Internet Hall of Fame Inductee Kimberly Claffy to Present at LACNIC 34 LACNOG 2020
How Measurements are Essential to Building a Better Internet. This is the title chosen by Kimberly Claffy, a prominent engineer working on topics related to Internet cartography and topography, for the presentation she will share with the LACNIC 34 LACNOG 2020 audience on Tuesday, October 6 after the official opening of the event.
Founder and director of the Center for Applied Internet Data Analysis (CAIDA) at the University of San Diego in the United States, KC Claffy has specialized in Internet measurements, particularly in how traffic estimates work and their importance for network architecture, development and security.
A member of the Internet Hall of Fame and winner of the Jonathan B. Postel Award, Claffy has worked for years on the dynamics of Internet traffic, mapping and measuring data in an effort to understand the dynamic behavior of the Internet so that it can be a secure and reliable tool for communication.

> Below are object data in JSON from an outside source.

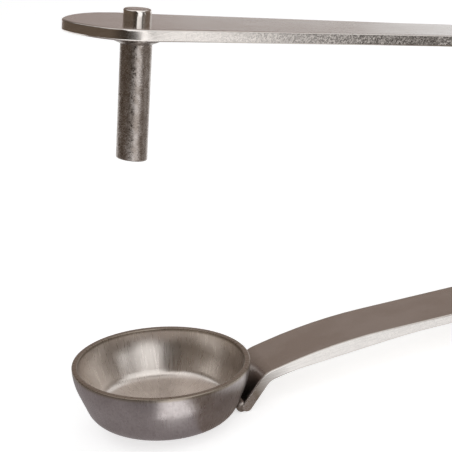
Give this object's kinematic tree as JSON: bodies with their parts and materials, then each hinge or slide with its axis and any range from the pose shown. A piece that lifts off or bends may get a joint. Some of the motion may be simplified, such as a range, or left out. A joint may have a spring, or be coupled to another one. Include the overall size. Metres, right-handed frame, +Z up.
{
  "type": "olive pitter",
  "caption": "Sprung tong-type olive pitter: an upper steel lever drives a round punch through the olive in a small bowl whose bottom hole lets the stone drop out.",
  "frame": {"origin": "middle of the tool's box on the table it stands on: the bowl end and the tail both touch z = 0", "axes": "+X runs from the punch and bowl back to the hinge, +Y is across the tool along the hinge pin, +Z is up with the upper lever above the lower"},
  "size_m": [0.2216, 0.0362, 0.0846],
  "materials": {
    "strap_steel": "fine satin stainless strap",
    "bowl_steel": "spun stainless, satin brushed",
    "weld_steel": "brushed weld metal",
    "punch_steel": "turned stainless rod, bead blasted",
    "rivet_steel": "polished rivet heads",
    "turned_steel": "turned stainless",
    "washer_nylon": "natural nylon",
    "spring_wire": "drawn spring wire"
  },
  "bodies": {
    "lower": {"lower_lever": "strap_steel", "bowl": "bowl_steel", "bowl_weld": "weld_steel", "spacer_sleeve": "turned_steel", "lug_washers": "washer_nylon", "torsion_spring": "spring_wire"},
    "upper": {"upper_lever": "strap_steel", "punch": "punch_steel", "punch_collar": "punch_steel", "hinge_pin": "rivet_steel", "head_washers": "turned_steel"}
  },
  "joints": [
    {"name": "lever_hinge", "type": "hinge", "parent": "lower", "child": "upper", "pos_m": [0.0925, 0, 0.01002], "axis": [0, -1, 0], "range_deg": [0, 19.1], "stiffness_Nm_per_rad": 1.5, "springref_deg": -17.19, "deforming": ["torsion_spring"]}
  ]
}
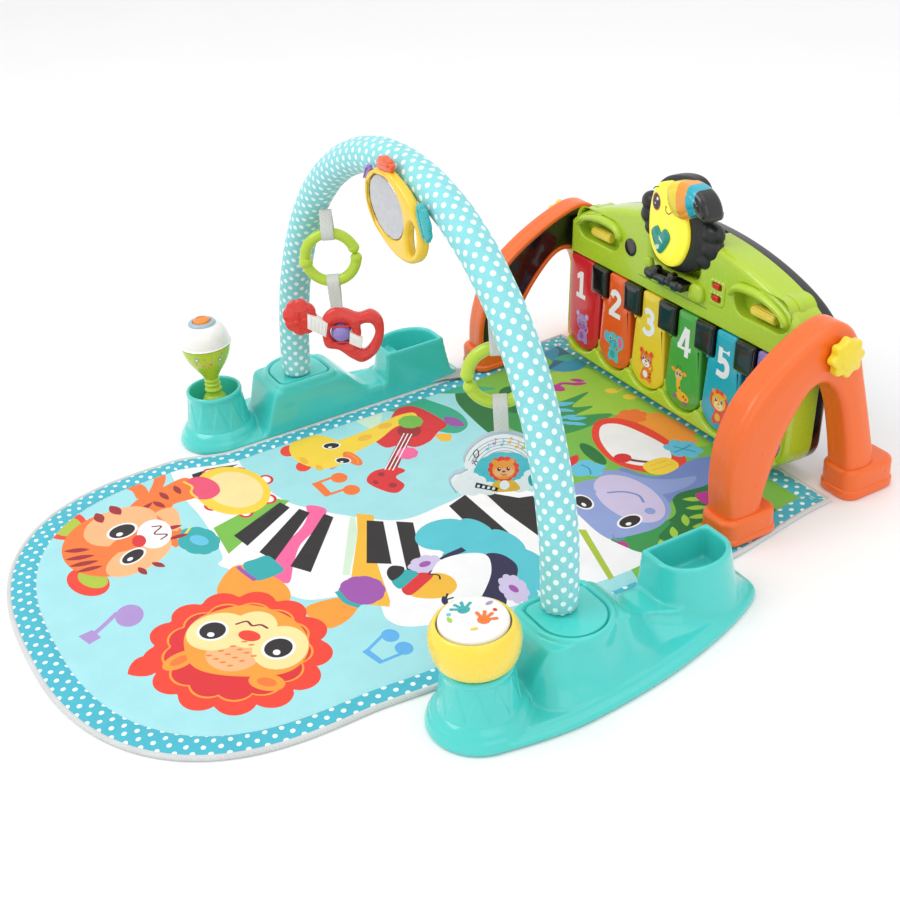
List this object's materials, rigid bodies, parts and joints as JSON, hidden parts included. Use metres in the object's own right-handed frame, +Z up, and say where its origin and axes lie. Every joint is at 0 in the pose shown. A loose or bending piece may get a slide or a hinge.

From her position at CAIDA, she carries out sophisticated projects, for example, attempting to determine the degree of interconnection of Autonomous Systems and then publishing this data so that other organizations can use it to improve Internet security.
During the event, KC Claffy will try to answer participants’ questions, including how Internet measurement help build a better Internet, why she believes that measurement projects lead to a better Internet, and whether the Internet is truly an end-to-end network.
Spoofer Project. One of KC Claffy’s projects with the greatest impact is the attempt to minimize the Internet’s susceptibility to spoofed DDoS attacks. In this sense, CAIDA is developing the Spoofer project, which consists of open-source software tools to assess and report on the deployment of source address validation best anti-spoofing practices.
They have developed and support a new spoofing measurement analysis system for Windows, MacOS, and UNIX-like systems that periodically tests a network’s ability to both send and receive packets with forged source IP addresses (spoofed packets). The results allow analyzing the characteristics of networks deploying source address validation.